▸ DO THIS: Below are some records; quote exactly the lines from the one that contains "for node in" through the one that contains "obj.matrix_world = Matrix.Identity(4)", inclusive, and no others.

+++ DATASET EXTRACT +++

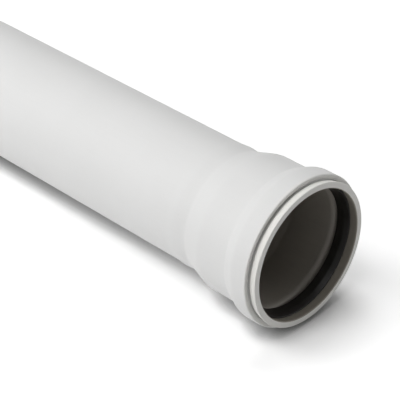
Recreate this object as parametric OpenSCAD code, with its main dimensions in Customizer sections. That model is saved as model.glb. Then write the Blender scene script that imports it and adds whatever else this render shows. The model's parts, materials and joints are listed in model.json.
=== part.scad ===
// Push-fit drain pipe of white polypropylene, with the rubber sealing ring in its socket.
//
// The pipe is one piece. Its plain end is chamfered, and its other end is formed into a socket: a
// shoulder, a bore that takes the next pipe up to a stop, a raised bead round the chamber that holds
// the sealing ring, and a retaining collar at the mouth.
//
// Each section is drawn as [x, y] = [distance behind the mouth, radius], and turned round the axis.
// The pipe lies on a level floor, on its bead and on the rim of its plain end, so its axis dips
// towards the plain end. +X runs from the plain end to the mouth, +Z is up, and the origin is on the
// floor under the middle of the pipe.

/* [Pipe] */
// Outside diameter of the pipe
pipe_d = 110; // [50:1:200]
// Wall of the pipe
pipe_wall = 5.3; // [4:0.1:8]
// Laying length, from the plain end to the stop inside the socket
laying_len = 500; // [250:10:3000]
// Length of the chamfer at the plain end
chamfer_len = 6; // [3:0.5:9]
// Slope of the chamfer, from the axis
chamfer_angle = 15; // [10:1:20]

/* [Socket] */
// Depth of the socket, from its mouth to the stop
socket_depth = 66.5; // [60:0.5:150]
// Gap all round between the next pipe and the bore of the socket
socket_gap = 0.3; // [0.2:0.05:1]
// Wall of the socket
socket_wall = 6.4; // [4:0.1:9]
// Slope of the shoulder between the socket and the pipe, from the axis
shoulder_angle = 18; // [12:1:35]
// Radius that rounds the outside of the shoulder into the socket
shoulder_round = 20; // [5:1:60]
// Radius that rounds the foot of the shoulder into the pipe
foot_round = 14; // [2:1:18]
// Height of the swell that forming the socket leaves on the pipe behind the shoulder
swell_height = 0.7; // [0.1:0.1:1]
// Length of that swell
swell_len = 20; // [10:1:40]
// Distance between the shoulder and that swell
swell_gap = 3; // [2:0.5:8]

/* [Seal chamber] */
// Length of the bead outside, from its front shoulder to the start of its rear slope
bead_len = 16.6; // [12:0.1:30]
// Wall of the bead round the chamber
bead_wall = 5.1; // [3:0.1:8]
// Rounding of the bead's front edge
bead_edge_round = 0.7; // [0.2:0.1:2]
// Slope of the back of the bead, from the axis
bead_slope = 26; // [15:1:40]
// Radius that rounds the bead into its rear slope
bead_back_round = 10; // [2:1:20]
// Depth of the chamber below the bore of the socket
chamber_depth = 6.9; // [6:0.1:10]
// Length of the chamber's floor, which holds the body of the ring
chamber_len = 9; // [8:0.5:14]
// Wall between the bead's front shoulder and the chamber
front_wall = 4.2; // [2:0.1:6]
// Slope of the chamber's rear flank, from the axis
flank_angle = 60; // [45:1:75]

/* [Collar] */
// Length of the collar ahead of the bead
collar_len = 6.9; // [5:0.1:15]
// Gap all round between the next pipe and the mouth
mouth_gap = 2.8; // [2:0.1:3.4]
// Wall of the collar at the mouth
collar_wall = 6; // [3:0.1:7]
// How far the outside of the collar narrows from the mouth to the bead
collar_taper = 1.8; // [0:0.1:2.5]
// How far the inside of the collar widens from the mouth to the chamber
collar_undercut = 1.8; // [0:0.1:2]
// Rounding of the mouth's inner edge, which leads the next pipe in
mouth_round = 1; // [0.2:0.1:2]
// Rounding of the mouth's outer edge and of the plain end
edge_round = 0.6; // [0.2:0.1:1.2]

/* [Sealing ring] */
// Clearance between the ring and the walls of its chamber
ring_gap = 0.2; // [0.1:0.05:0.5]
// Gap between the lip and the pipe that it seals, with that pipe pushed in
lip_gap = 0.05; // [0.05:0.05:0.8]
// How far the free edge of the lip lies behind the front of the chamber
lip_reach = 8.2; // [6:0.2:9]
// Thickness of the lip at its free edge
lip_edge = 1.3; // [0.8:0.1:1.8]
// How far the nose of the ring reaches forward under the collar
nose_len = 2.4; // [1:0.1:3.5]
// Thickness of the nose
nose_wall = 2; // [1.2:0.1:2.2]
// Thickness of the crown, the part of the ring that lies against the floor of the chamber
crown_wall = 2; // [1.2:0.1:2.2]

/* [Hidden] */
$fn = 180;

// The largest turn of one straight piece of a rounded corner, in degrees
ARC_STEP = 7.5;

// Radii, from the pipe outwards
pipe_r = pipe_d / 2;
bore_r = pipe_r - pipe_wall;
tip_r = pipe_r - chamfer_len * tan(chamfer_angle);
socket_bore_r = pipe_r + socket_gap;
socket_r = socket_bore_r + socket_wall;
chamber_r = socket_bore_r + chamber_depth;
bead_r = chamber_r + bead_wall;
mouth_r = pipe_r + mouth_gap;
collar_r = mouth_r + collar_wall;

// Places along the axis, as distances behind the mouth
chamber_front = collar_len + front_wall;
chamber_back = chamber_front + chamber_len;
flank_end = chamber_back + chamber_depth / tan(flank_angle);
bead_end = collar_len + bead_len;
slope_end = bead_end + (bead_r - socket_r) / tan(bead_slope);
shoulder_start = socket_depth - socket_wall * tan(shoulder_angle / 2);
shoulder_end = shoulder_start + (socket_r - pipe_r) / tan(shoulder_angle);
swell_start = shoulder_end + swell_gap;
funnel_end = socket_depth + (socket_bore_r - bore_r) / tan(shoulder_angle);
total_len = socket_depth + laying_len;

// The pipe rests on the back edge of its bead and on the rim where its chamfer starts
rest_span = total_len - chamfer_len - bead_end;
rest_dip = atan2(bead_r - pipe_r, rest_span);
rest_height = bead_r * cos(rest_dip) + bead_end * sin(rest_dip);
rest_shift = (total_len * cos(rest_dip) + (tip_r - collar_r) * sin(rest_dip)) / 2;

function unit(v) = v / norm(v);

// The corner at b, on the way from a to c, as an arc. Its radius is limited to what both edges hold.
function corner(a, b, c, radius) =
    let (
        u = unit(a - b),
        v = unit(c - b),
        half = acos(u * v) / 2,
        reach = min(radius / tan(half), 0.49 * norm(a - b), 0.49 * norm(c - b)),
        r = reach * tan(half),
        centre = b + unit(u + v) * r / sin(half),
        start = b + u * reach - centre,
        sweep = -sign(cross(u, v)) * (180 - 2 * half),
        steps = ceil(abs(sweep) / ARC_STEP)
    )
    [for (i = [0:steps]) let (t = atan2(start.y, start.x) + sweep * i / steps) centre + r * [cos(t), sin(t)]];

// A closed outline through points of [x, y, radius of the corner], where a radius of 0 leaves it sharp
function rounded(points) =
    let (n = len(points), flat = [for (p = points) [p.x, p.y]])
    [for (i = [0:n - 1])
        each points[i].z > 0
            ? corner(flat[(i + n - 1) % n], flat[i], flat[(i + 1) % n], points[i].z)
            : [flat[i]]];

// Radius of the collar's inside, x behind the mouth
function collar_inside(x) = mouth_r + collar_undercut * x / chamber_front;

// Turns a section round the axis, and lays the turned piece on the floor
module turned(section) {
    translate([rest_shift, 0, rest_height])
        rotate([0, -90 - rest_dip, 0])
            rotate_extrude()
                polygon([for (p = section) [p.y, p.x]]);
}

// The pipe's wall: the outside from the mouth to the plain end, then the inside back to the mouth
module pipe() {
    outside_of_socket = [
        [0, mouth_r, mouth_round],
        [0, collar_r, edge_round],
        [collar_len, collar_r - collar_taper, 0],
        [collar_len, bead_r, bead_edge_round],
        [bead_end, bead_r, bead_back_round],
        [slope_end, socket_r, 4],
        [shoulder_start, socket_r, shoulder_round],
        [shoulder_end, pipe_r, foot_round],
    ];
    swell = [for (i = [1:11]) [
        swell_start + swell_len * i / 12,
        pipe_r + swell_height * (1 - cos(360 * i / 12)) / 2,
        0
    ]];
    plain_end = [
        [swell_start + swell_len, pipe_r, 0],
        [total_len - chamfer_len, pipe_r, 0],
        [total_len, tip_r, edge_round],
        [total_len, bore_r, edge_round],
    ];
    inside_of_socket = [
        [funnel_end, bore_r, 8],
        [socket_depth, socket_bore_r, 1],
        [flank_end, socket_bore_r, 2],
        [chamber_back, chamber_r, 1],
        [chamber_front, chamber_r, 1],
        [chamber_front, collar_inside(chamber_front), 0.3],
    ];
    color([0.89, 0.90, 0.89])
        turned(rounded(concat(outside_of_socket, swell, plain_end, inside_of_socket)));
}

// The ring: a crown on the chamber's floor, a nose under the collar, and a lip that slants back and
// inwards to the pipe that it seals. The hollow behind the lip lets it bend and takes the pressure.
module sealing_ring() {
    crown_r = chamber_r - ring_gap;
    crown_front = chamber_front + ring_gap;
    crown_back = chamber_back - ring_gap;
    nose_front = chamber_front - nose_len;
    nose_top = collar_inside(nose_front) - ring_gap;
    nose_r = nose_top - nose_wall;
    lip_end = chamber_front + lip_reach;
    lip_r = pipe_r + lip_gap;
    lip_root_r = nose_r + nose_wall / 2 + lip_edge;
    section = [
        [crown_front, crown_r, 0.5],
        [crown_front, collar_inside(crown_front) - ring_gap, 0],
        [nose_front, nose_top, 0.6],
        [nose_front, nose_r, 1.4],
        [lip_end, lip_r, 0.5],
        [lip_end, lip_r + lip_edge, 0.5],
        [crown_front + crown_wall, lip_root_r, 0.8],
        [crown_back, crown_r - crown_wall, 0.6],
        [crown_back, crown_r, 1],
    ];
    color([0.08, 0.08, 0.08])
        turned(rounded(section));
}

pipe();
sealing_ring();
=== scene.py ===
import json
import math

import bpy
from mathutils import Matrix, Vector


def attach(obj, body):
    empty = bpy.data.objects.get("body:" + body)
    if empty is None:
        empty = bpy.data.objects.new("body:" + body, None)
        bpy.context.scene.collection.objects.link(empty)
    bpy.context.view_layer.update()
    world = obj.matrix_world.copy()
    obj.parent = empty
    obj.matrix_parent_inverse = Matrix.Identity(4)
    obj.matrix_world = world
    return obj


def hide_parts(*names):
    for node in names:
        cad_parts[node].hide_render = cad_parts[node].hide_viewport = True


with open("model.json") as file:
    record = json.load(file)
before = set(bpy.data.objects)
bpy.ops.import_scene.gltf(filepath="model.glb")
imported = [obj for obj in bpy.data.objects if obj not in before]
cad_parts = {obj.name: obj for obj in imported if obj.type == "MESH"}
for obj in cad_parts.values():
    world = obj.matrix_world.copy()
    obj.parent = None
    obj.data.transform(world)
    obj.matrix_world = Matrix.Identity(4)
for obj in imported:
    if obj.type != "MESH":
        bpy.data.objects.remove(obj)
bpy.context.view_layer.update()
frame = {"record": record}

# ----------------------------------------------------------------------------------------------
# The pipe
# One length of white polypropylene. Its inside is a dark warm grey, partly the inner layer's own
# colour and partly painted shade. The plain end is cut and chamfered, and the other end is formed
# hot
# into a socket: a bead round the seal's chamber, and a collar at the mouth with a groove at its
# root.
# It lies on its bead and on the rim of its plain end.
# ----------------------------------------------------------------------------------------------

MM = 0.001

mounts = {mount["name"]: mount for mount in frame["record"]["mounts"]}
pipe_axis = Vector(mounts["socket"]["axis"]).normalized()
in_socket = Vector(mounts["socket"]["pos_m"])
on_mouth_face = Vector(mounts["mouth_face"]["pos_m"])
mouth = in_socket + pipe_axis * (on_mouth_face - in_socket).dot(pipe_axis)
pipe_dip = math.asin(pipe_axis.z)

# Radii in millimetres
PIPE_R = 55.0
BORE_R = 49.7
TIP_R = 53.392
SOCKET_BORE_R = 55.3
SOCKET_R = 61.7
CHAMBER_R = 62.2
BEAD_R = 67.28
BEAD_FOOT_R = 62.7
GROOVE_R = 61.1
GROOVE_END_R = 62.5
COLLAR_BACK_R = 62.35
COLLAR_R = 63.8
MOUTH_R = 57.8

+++
+++ DATASET EXTRACT +++

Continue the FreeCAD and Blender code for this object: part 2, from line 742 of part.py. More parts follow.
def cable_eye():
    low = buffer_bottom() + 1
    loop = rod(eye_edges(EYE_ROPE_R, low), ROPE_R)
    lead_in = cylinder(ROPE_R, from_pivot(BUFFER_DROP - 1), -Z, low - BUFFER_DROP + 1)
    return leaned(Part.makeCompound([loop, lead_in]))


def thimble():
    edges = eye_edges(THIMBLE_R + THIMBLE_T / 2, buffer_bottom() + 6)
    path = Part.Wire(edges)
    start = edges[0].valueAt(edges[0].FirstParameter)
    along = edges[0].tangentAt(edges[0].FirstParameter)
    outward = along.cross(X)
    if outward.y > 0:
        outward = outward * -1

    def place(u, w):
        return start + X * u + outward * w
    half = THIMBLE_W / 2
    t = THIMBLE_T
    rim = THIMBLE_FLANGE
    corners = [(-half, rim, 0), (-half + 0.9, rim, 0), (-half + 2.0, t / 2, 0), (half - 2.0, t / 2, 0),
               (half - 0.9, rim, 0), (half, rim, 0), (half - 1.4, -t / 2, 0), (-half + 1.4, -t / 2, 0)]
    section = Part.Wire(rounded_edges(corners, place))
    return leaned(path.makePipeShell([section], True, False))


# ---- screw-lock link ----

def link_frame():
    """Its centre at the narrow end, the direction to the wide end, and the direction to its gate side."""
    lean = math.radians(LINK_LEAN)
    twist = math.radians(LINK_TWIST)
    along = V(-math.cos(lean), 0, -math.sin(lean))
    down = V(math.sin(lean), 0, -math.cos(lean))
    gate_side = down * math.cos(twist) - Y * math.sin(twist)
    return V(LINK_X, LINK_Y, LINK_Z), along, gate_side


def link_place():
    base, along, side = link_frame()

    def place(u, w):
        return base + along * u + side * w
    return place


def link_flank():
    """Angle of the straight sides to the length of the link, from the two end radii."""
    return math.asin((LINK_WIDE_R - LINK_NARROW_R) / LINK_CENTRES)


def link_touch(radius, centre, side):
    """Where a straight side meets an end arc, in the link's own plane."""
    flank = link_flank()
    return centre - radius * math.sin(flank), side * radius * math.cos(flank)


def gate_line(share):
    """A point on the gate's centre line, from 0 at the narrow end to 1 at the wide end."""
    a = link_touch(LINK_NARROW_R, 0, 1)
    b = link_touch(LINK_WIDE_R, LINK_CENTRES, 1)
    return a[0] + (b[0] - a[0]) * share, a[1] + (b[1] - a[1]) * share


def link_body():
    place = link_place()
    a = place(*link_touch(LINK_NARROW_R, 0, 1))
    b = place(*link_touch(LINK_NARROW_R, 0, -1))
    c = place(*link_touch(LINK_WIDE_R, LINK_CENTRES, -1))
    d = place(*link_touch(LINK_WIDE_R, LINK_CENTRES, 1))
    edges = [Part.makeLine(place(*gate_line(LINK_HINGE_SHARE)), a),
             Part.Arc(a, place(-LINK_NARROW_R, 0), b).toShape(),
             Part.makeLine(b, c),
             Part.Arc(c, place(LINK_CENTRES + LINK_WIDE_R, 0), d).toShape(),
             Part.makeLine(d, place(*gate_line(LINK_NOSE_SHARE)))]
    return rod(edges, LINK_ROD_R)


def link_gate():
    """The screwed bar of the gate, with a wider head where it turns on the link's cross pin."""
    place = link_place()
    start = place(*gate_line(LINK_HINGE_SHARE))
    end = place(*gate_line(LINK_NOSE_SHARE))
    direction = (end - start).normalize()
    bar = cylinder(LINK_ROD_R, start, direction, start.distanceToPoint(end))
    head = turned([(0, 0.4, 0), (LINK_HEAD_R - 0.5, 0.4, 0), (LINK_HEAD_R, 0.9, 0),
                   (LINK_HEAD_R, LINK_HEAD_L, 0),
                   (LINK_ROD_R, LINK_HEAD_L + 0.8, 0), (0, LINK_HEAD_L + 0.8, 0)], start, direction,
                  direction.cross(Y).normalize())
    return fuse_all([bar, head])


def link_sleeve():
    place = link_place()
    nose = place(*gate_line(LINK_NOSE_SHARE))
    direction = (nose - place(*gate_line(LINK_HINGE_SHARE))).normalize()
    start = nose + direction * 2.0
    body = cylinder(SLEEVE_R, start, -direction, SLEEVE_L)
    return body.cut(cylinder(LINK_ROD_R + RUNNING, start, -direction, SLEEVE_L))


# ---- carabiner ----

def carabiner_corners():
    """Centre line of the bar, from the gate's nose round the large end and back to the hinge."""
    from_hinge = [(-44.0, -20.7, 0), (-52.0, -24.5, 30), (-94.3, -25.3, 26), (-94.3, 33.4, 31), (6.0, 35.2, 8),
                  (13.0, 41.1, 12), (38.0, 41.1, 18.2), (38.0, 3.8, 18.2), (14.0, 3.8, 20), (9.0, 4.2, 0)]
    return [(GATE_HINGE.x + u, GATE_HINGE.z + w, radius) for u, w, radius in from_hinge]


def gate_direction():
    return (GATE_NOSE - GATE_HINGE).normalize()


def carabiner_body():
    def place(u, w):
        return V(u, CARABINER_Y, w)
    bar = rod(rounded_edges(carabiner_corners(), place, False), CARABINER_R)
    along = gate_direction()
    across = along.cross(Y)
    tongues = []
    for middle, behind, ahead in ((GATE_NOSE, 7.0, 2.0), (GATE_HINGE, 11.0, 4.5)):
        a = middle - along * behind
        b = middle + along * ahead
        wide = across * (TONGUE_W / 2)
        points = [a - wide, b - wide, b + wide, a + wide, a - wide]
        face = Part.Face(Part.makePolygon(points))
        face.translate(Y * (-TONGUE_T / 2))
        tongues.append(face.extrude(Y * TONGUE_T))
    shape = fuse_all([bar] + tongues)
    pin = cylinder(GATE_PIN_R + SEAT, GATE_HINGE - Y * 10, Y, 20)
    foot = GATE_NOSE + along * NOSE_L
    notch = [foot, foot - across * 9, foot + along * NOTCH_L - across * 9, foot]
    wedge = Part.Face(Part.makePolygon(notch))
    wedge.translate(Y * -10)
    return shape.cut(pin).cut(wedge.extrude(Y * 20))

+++

▸ SOLUTION TO THE PROBLEM:
    for node in names:
        cad_parts[node].hide_render = cad_parts[node].hide_viewport = True


with open("model.json") as file:
    record = json.load(file)
before = set(bpy.data.objects)
bpy.ops.import_scene.gltf(filepath="model.glb")
imported = [obj for obj in bpy.data.objects if obj not in before]
cad_parts = {obj.name: obj for obj in imported if obj.type == "MESH"}
for obj in cad_parts.values():
    world = obj.matrix_world.copy()
    obj.parent = None
    obj.data.transform(world)
    obj.matrix_world = Matrix.Identity(4)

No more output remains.